The Benefits of Being Bilingual

Some grow up speaking one language at home with their family and another at school and with their friends. Being bilingual can help these people find jobs, communicate with a wider range of individuals, and, as one study found, may even improve their cognitive flexibility into old age.
The new study discovered this bilingual benefit by analyzing the brain activity of adults between the ages of 60 and 68 while they carrying out a task designed to test cognitive flexibility, which is the ability to adapt to unfamiliar circumstances.
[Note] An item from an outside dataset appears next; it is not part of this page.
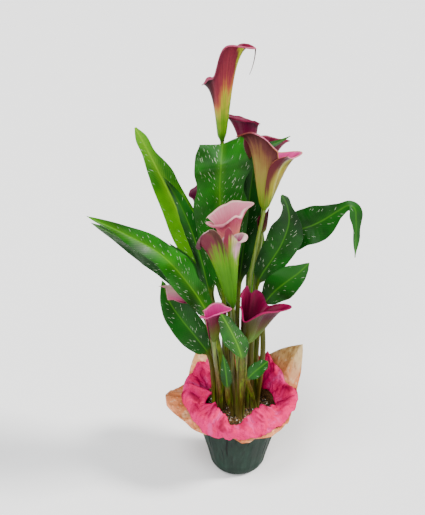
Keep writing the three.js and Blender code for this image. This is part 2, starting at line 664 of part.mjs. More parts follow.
// The scape, the spathe and the spadix of one flower.
function addFlower(name, flower, route) {
  const top = route.length;
  const heading = route.heading(top - 2);
  const axis = vec(...flower.axis).normalize();
  const back = vec(...flower.back);
  back.addScaledVector(axis, -back.dot(axis)).normalize();
  const clear = GAP + SCAPE_TOP * Math.sqrt(1 - Math.min(1, heading.dot(axis)) ** 2);
  const base = route.at(top).addScaledVector(heading, clear);
  const frame = { base, axis, back, across: axis.clone().cross(back) };
  const line = { at: (d) => frame.base.clone().addScaledVector(axis, d), heading: () => axis };
  const stations = route.stations(top, 6);
  const radii = stations.map((d) => mix(STALK.foot, SCAPE_TOP, d / top));
  place(`scape_${name}`, rodSolid(route, stations, radii), FINISH.stalk);
  place(`spathe_${name}`, spatheSolid(flower, frame, line), FINISH[flower.finish]);
  if (flower.spadix) {
    const from = coreRings(flower).at(-1)[1] + GAP;
    const distances = [0, 0.5, 0.92, 1].map((t) => from + flower.spadix * t);
    const girth = [1, 0.95, 0.8, 0.4].map((t) => SPADIX.radius * t);
    place(`spadix_${name}`, rodSolid(line, distances, girth, SPADIX.sides), FINISH.spadix);
  }
}

// The radius and height of a sheet's edge at an angle: straight from one point of its table to the next.
function edgeAt(table, degrees) {
  const n = table.length;
  const found = table.findIndex(([angle]) => angle > degrees);
  const i = found < 0 ? n : found;
  const [a, b] = [table[i - 1], table[i % n]];
  const t = (degrees - a[0]) / ((i === n ? 360 : b[0]) - a[0]);
  return [mix(a[1], b[1], t), mix(a[2], b[2], t)];
}

// Crumples of a sheet at an angle, as a height that the free edge gains or loses.
function crumple(degrees, seed) {
  const a = radians(degrees);
  const fine = 0.4 * Math.sin(17 * a + 2.1 * seed);
  return 0.6 * Math.sin(9 * a + seed) + fine + 0.3 * Math.sin(5 * a - seed);
}

// The copper sheet's section at an angle: up between tissue and cover, out over the rim, to its edge.
function copperSection(degrees, fold) {
  const [edgeRadius, edgeZ] = edgeAt(COPPER_EDGE, degrees);
  const lip = [COPPER.rimRadius + 3.2, RIM_TOP + 1.6];
  return [
    [COPPER.tuckRadius, COPPER.tuckZ],
    [COPPER.rimRadius, 121],
    [COPPER.rimRadius, RIM_TOP],
    lip,
    [mix(lip[0], edgeRadius, 0.5), mix(lip[1], edgeZ, 0.55) + fold],
    [edgeRadius, edgeZ + 1.5 * fold],
  ];
}

// The tissue sheet's section at an angle: up beside the pot's lip, in over the rim, then out over the copper.
// Where the edge is low the sheet hangs over the rim, and where it is high it stands.
function tissueSection(degrees, fold) {
  const [edgeRadius, edgeZ] = edgeAt(TISSUE_EDGE, degrees);
  const crest = edgeAt(TISSUE_CREST, degrees);
  const high = ease((edgeZ - 115) / 60);
  const between = (share) => [mix(crest[0], edgeRadius, share), mix(crest[1], edgeZ, share)];
  const [inward, outward] = [between(0.32), between(0.7)];
  const over = mix(136, crest[1], 0.45);
  const shoulder = [mix(75.5, inward[0], high), mix(over, inward[1] + 3, high)];
  const skirt = [mix(edgeRadius - 3, outward[0], high), mix(edgeZ + 14, outward[1] + 3, high)];
  return [
    [TISSUE.tuckRadius, TISSUE.tuckZ],
    [TISSUE.rimRadius, 121],
    [TISSUE.rimRadius, RIM_TOP],
    crest,
    [shoulder[0], shoulder[1] + fold],
    [skirt[0], skirt[1] + fold],
    [edgeRadius, edgeZ + 2 * fold],
  ];
}

function collarSolid(sheet, seed, section) {
  const outer = [];
  const inner = [];
  for (const c of steps(sheet.columns).slice(0, -1)) {
    const degrees = 360 * c;
    const a = radians(degrees);
    const line = section(degrees, crumple(degrees, seed));
    line.forEach(([r, z], i) => {
      const before = line[Math.max(0, i - 1)];
      const after = line[Math.min(line.length - 1, i + 1)];
      const slope = Math.hypot(after[0] - before[0], after[1] - before[1]);
      const normal = [(after[1] - before[1]) / slope, -(after[0] - before[0]) / slope];
      const put = (k) => {
        const radius = r + k * sheet.thickness * normal[0];
        return vec(radius * Math.cos(a), radius * Math.sin(a), z + k * sheet.thickness * normal[1]);
      };
      (outer[i] ??= []).push(put(0.5));
      (inner[i] ??= []).push(put(-0.5));
    });
  }
  return sheetSolid(outer, inner, true);
}

// A body turned round the vertical axis. pleat gives what each side and height adds to the radius.
function turnedSolid(profile, sides, pleat = () => 0) {
  const geometry = new THREE.LatheGeometry(profile.map(([r, z]) => new THREE.Vector2(r, z)), sides);
  geometry.rotateX(Math.PI / 2);
  const spots = geometry.attributes.position;
  for (let i = 0; i < spots.count; i++) {
    const [x, y] = [spots.getX(i), spots.getY(i)];
    const r = Math.hypot(x, y);
    if (r < 1e-6) continue;
    const side = Math.round((Math.atan2(y, x) / (2 * Math.PI)) * sides);
    const grown = 1 + pleat(side, spots.getZ(i)) / r;
    spots.setXY(i, x * grown, y * grown);
  }
  return toSolid(geometry);
}

const potSlope = (POT.rimRadius - POT.kneeRadius) / (POT.rimZ - POT.kneeZ);
const potRadius = (z) => POT.kneeRadius + potSlope * (z - POT.kneeZ);

// The grower's pot: a thin tapered shell with a rolled lip, a rounded bottom edge and drain holes.
function growerPot() {
  const { floor, kneeZ, rimZ, wall } = POT;
  const shell = turnedSolid(
    [
      [0, floor], [34, floor], [41, 5.2], [45.6, 12], [potRadius(kneeZ), kneeZ],
      [potRadius(POT_LIP.bottom), POT_LIP.bottom], [POT_LIP.radius, POT_LIP.bottom + 0.4],
      [POT_LIP.radius, rimZ], [potRadius(rimZ) - wall, rimZ], [potRadius(kneeZ) - wall, kneeZ],
      [43.9, 13.2], [40, 7], [33.4, floor + wall], [0, floor + wall],
    ],
    POT.sides,
  );
  const drains = [45, 135, 225, 315].map((turn) => {
    const drain = new THREE.CylinderGeometry(5, 5, 10, 8).rotateX(Math.PI / 2);
    return toSolid(drain.translate(24 * Math.cos(radians(turn)), 24 * Math.sin(radians(turn)), floor));
  });
  return drains.reduce((pot, drain) => pot.subtract(drain), shell);
}

// The pot cover: a thin pleated shell with a flat underside and a rounded bottom edge.
function potCover() {
  const { rimZ, rimRadius, kneeZ, kneeRadius, footRadius, wall, pleats, pleat } = COVER;
  const middle = [mix(kneeRadius, rimRadius, 0.47), mix(kneeZ, rimZ, 0.47)];
  const profile = [
    [0, 0], [footRadius, 0], [43.8, 3.2], [48.5, 10.8], [kneeRadius, kneeZ], middle, [rimRadius, rimZ],
    [rimRadius - wall, rimZ], [middle[0] - wall, middle[1]], [kneeRadius - wall, kneeZ],
    [47.3, 11.2], [43, 4.4], [footRadius, wall], [0, wall],
  ];
  return turnedSolid(profile, 2 * pleats, (side, z) => (side % 2 === 0 ? pleat * ease((z - 2) / 20) : 0));
}

// The soil: it fills the pot to just under the rim, and is open at each tuber and stalk.
function pottingMix(openings) {
  const { top, edgeDrop } = SOIL;
  const edge = (z) => potRadius(z) - POT.wall - GAP;
  const bottom = POT.floor + POT.wall + 0.3;
  const body = turnedSolid(
    [
      [0, bottom], [32.8, bottom], [39.3, 7.4], [43.3, 13.6], [edge(POT.kneeZ), POT.kneeZ + 0.2],
      [edge(top - edgeDrop), top - edgeDrop], [52, top - 1], [0, top + 0.6],
    ],
    POT.sides,
  );
  return openings.reduce((soil, opening) => soil.subtract(opening), body);
}

// A tuber: a round cake with a slightly hollow top. grow enlarges it, for the socket in the soil.
function tuberSolid(clump, grow) {
  const r = clump.radius + grow;
  const top = TUBER.top + grow;
  const bottom = TUBER.top - TUBER.height - grow;
  const profile = [
    [0, bottom], [0.6 * r, bottom], [0.93 * r, bottom + 4], [r, bottom + 9], [0.95 * r, top], [0, top],
  ];
  const cake = new THREE.LatheGeometry(profile.map(([x, z]) => new THREE.Vector2(x, z)), TUBER.sides);
  return toSolid(cake.rotateX(Math.PI / 2).translate(clump.middle[0], clump.middle[1], 0));
}

// The plain upright hole in which a stalk stands.
function stalkHole(foot) {
  const line = { at: (d) => vec(foot.x, foot.y, TUBER.top + d), heading: () => vec(0, 0, 1) };
  return rodSolid(line, [0, SOIL.top + 3 - TUBER.top], [STALK.hole, STALK.hole], 6);
}

const openings = Object.values(CLUMP).map((clump) => tuberSolid(clump, GAP));
for (const [name, leaf] of Object.entries(LEAVES)) {
  const foot = footOn(...leaf.foot);
  const route = new Route(foot, [leaf.stalk, ...leaf.rib]);
  place(`leaf_${name}`, leafSolid(leaf, route), leaf.light ? FINISH.lightLeaf : FINISH.leaf);
  openings.push(stalkHole(foot));
}
for (const [name, flower] of Object.entries(FLOWERS)) {
  const foot = footOn(...flower.foot);
  addFlower(name, flower, new Route(foot, flower.stem));
  openings.push(stalkHole(foot));
}
for (const [name, clump] of Object.entries(CLUMP)) {
  place(`tuber_${name}`, tuberSolid(clump, 0), FINISH.tuber);
}
place("potting_mix", pottingMix(openings), FINISH.soil);
place("grower_pot", growerPot(), FINISH.plastic);
place("pot_cover", potCover(), FINISH.cover);
place("copper_collar", collarSolid(COPPER, 1.3, copperSection), FINISH.copper);
place("tissue_collar", collarSolid(TISSUE, 0.4, tissueSection), FINISH.tissue);

export default plant;
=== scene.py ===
"""Potted calla lily: the finish of its leaves, flowers, soil, pot cover and paper collars.

Lengths in the tables are millimetres in the part's own frame, and become metres when a mesh is made. Each
surface is a formula on a grid of two parameters: u runs along a piece and v or an angle runs across it.
"""

import logging
import math
from dataclasses import dataclass, field
from enum import Enum

import bpy
import numpy as np
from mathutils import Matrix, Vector
from numpy.typing import NDArray


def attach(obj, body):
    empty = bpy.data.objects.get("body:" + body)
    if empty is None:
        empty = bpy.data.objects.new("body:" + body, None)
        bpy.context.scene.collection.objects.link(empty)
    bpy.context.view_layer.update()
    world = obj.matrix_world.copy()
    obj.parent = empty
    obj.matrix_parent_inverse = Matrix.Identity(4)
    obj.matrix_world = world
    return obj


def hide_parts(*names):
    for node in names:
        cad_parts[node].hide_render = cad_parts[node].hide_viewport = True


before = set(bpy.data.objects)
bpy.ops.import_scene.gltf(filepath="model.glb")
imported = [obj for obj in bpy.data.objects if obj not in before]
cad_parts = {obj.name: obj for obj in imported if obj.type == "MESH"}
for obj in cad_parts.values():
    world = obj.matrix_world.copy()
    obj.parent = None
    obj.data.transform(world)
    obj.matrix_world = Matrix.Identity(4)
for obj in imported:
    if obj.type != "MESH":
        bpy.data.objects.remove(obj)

Array = NDArray[np.float64]
Faces = NDArray[np.int64]
Point = tuple[float, float, float]
Colour = tuple[float, float, float, float]
Span = tuple[float, float]
Socket = bpy.types.NodeSocket
Material = bpy.types.Material
Stops = tuple[tuple[float, str], ...]
MM = 0.001
BODY = "root"
log = logging.getLogger("calla")


# Sizes shared with the solids.
FOOT_PITCH = 8.8
FOOT_HEIGHT = 88.4
LEAD = 33.0
STALK_FOOT, STALK_NECK = 3.3, 2.5
SCAPE_TOP = 3.1
FOOT_GAP = 0.4
TUBE_RADIUS = 3.7
RIM_TOP = 128.5
CLUMPS: dict[str, Span] = {"left": (-30, 6), "centre": (3, -14), "right": (30, 10)}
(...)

Some of the seniors were bilingual while others only spoke one language.
Another mixed group of bilingual and monolingual participants was also observed performing the same task, the only difference being that this group was made up of younger individuals.

Typically, our cognitive flexibility gradually becomes worse as people get older so obviously the younger participants completed the task quicker than the older group.
However, although there was no difference in how fast the task was performed between the bilingual individuals and those who only spoke a single language in the younger group, the seniors who were bilingual were able to carry out the task in less time than the monolingual seniors.
Moreover, the bilingual seniors also had to use less energy in their prefrontal cortex to complete the task leading researchers to believe that from years of going back and forth between different languages, it is easier for people to switch between various tasks as well.
“Together, these results suggest that lifelong bilingualism may exert its strongest benefits on the functioning of frontal brain regions in aging,” study author Brian T. Gold, Ph.D., at the University of Kentucky’s College of Medicine was quoted as saying.
So the benefits of bilingualism on cognitive flexibility cannot be seen until a person reaches their senior years, but you can start learning another language right away in order to reap the rewards!